Dall’età del ferro ai giorni nostri
Con l’arrivo dell’età del ferro, all’incirca nel 1200 a.C., anche sulla penisola italiana inizia uno sviluppo demografico simile a quello visto tra l’8000 e il 5000 a.C. nell’Est del Mediterraneo.
In questo periodo le popolazioni stanziate sul suolo italico vedono una forte crescita demografica che comporterà la nascita, tra le altre, delle civiltà latina ed etrusca.
Gli etruschi, discendenti della cultura villanoviana, originaria principalmente di Toscana e Lazio, non avranno un grande impatto sulla genetica italiana, mentre per apprezzare quello dei latini bisognerà aspettare qualche secolo.

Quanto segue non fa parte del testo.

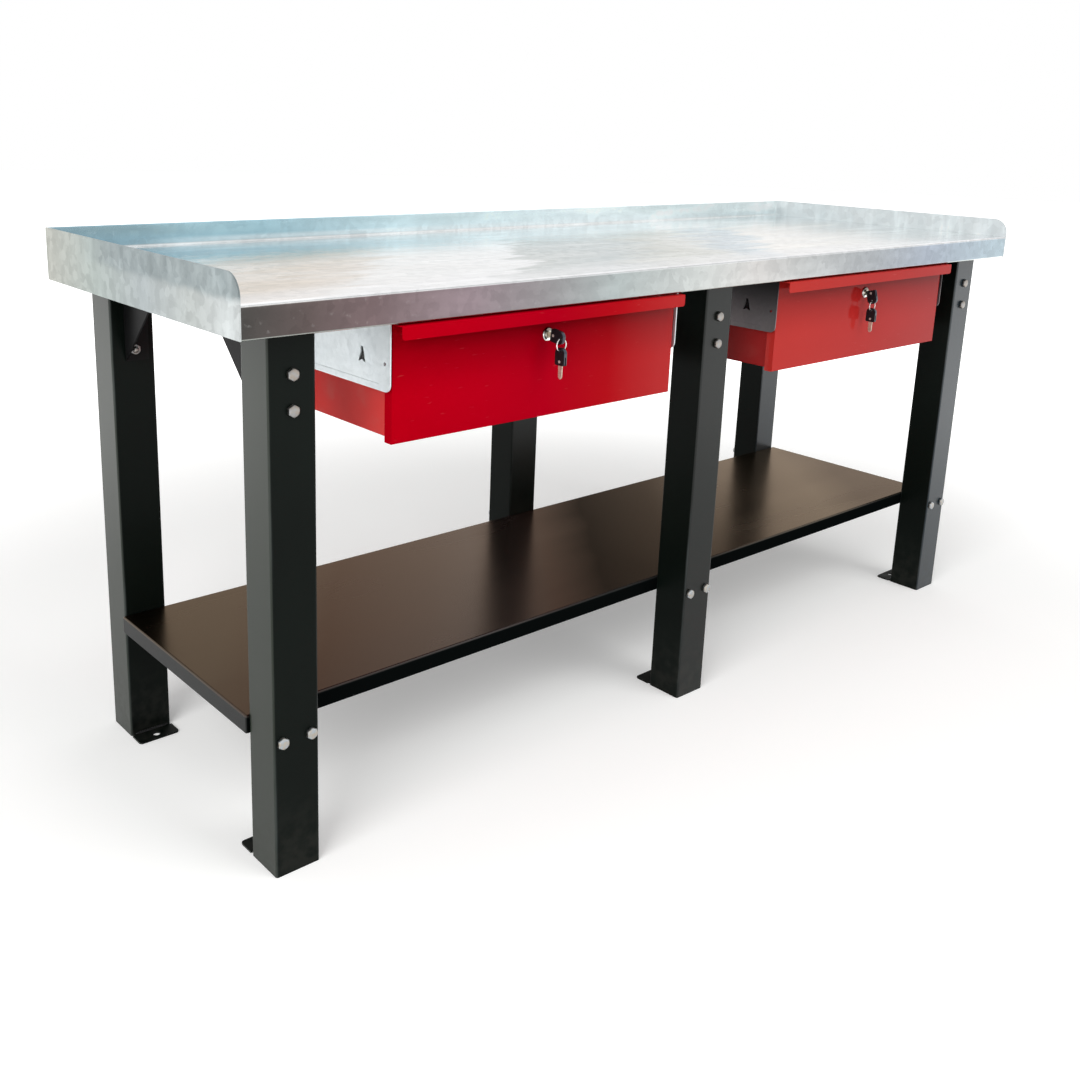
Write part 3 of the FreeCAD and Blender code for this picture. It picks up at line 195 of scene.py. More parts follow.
def leg_paint():
    """Black coat; bends are paler, where |x| and |y| both come within a few millimetres of an edge:
    rubbed wear with a painted highlight. The fronts of the right legs and the left faces of the
    left legs carry a painted sheen, and the outer coat is fuller on the left faces of the left legs
    and on the front of the others."""
    material, place = new_material("satin_black_legs")
    x, y, z = axes(place)
    bend = 1 - rise(near(abs(x), -leg_low.x, -leg_high.x, centre_high.x), 0.0012, 0.0045)
    bend = bend * (1 - rise(near(abs(y), -leg_low.y, -leg_back), 0.0012, 0.0045))
    rubbed = bend * rise(noise(place, 0.03, (1, 1, 6)), 0.42, 0.66)
    dust = (1 - rise(z, 0.0, 0.16)) * rise(noise(place, 0.02), 0.35, 0.7)
    cloud = noise(place, 0.11, (1, 1, 2.5), seed=4)
    facing = axes(place.other("Normal"))
    left_face, front_face = rise(0 - facing[0], 0.3, 0.8), rise(0 - facing[1], 0.3, 0.8)
    colour = mix(cloud, (0.002, 0.0028, 0.0023), (0.005, 0.0085, 0.0065))
    # Painted sheen: blue grey on the fronts of the right legs, grey green on the left faces of the
    # left legs.
    colour = mix(front_face * rise(x, 0.2, 0.9), colour, (0.006, 0.015, 0.022))
    colour = mix(left_face * (1 - rise(x, -0.7, -0.3)), colour, (0.010, 0.016, 0.009))
    # Painted highlight and rubbed wear along the bends.
    colour = mix(rubbed * 0.4, colour, (0.05, 0.062, 0.062))
    colour = mix(dust * 0.2, colour, (0.06, 0.057, 0.05))
    fuller = left_face * (0.05 + 0.55 * (1 - rise(x, -0.7, -0.2)))
    fuller = fuller + front_face * (0.06 + 0.44 * rise(x, -0.7, -0.1) + 0.36 * rise(x, 0.2, 0.8))
    peel = noise(place, 0.0016, detail=1.0)
    roughness = 0.34 + 0.14 * cloud + 0.2 * dust - 0.08 * rubbed
    return coat(material, place, colour, roughness, 0.00003 * peel,
                coat_weight=fuller + 0.1 * rubbed, coat_roughness=0.24, specular_ior_level=0.05)


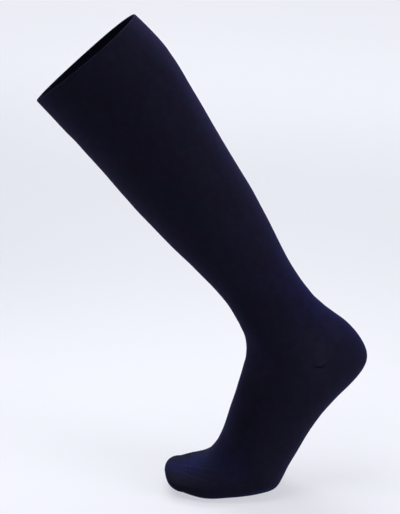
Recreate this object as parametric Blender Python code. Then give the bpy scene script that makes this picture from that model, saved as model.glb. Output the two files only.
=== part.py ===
"""Below-knee compression stocking, hollow and filled out as it is when worn.

The heel is raised and the forefoot stands flat, so the leg leans forward over the toes.
Toes point to -X, the heel to +X, and the origin is the centre of the open top.
Every piece is one knitted wall: a grid of rows (courses) down the stocking and columns
(wales) round it, laid on one smooth surface and given its thickness along the normals.
"""
from collections import namedtuple

import bmesh
import bpy
import numpy as np

# ---- driving sizes, in millimetres -------------------------------------------------------
METRES = 0.001
WALES = 42                  # mesh columns round the leg
COURSE = 11.0               # distance between mesh rows on the leg and foot
FINE_COURSE = 6.5           # the same on the heel and toe, which curve more
SEAM_GAP = 0.3              # clearance between two pieces where they meet
BAND_DEPTH = 48.0           # the turned top band, from the edge down
BAND_LIFT = 0.3             # the doubled band stands this far out from the leg
TOE_CAP = 16.0              # length of the rounded end past the last section
FLOOR = -418.6              # height of the flat under the forefoot
HEEL_CORNER_WALE = 12       # the heel pocket's corner, in wales round from the front
HEEL_ABOVE = 27.0           # the pocket's reach up the back, along the leg's middle line
HEEL_BELOW = 28.0           # and its reach down under the heel
HEEL_CORNER_CUT = 0.12      # wales cut off the pocket's pointed corner

# Wall thickness of each piece: the band is knitted double, heel and toe are reinforced.
THICKNESS = {"top_band": 2.0, "leg": 1.2, "heel": 1.6, "foot": 1.2, "toe": 1.6}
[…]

A partire dall’VIII secolo a.C. è invece un’altra popolazione ad influenzare questo pool genico: i Greci.
Colonizzatori provenienti da diverse città stato iniziano a stanziarsi sulle coste dell’Italia meridionale conquistando territori che in futuro saranno conosciuti come Magna Grecia.
Durante l’occupazione queste colonie fungono da appoggio per costanti spostamenti degli abitanti tra Italia e territori d’origine.
In questo periodo, inoltre, nonostante fossero stanziati in Nord Africa circa dal IX secolo a.C., i Punici, un popolo semita originario della Fenicia, iniziano a espandersi in Sicilia e Sardegna.
Il loro arrivo apporta un altro contributo genetico, in parte originario delle steppe dell’Asia centrale e in parte iranico, con in più una componente nordafricana acquisita durante la permanenza sulla costa meridionale del Mediterraneo.
Nel frattempo, la civiltà latina ha avuto modo di svilupparsi nella Repubblica romana che, dapprima alleata con i Cartaginesi, sconfigge Pirro, re dell’Epiro, un nemico comune chiamato da Taranto contro Roma e da Siracusa contro Cartagine. La sua uscita di scena spinge Siracusa a cercare di espandersi verso Messina, che chiede aiuto sia a Cartagine che a Roma, rompendo la simmetria di interessi creatasi tra le due potenze e dando inizio a più di un secolo di guerra.
Negli anni del conflitto Taranto viene distrutta, portando all’annessione della Magna Grecia ai territori Romani, e infine Cartagine è sconfitta, atto che sancisce l’egemonia di Roma sul Mediterraneo.
Durante la restante parte della Repubblica e poi per la durata dell’impero, l’Urbe diventa il centro di una migrazione da tutte le parti più ricche e densamente popolate dei suoi territori.
In questa fase il centro Italia incorpora componenti principalmente di origine medio-orientale e nordafricana che aumentano ulteriormente la variabilità genetica di questa regione.
Arrivati a questo punto, il cittadino romano medio non è così diverso da un moderno italiano, e la differenza si fa ancora più piccola se guardiamo solo gli italiani del Sud.
Gli oltre 1500 anni che ci separano dalla caduta dell’Impero Romano d’Occidente non hanno lasciato un’impronta particolarmente profonda nella genetica della popolazione.
Gli effetti dello scisma dell’impero in due entità politiche separate si sono limitati perlopiù al bloccare il flusso genico est-ovest, mentre non è chiaro se l’arrivo dei Longobardi abbia influenzato in maniera significativa la genetica degli abitanti locali con componenti del centro Europa, ma anche questo è probabilmente trascurabile.
Come accennato precedentemente, oggi la popolazione italiana è ancora molto simile a quella di un millennio e mezzo fa, con alcune piccole differenze dovute a un flusso genico nord-sud. In particolare al nord gli abitanti hanno generalmente più antenati di origine germanica, mentre in Sardegna la maggior parte del DNA arriva dagli agricoltori Sud-anatolici che per primi vi ci sono insediati.
L’Italia, grazie ai numerosi e diversificati antenati dei suoi abitanti, è quindi il Paese dalla più alta variabilità genetica in Europa, e conserva nella sua popolazione le tracce della sua ricca storia.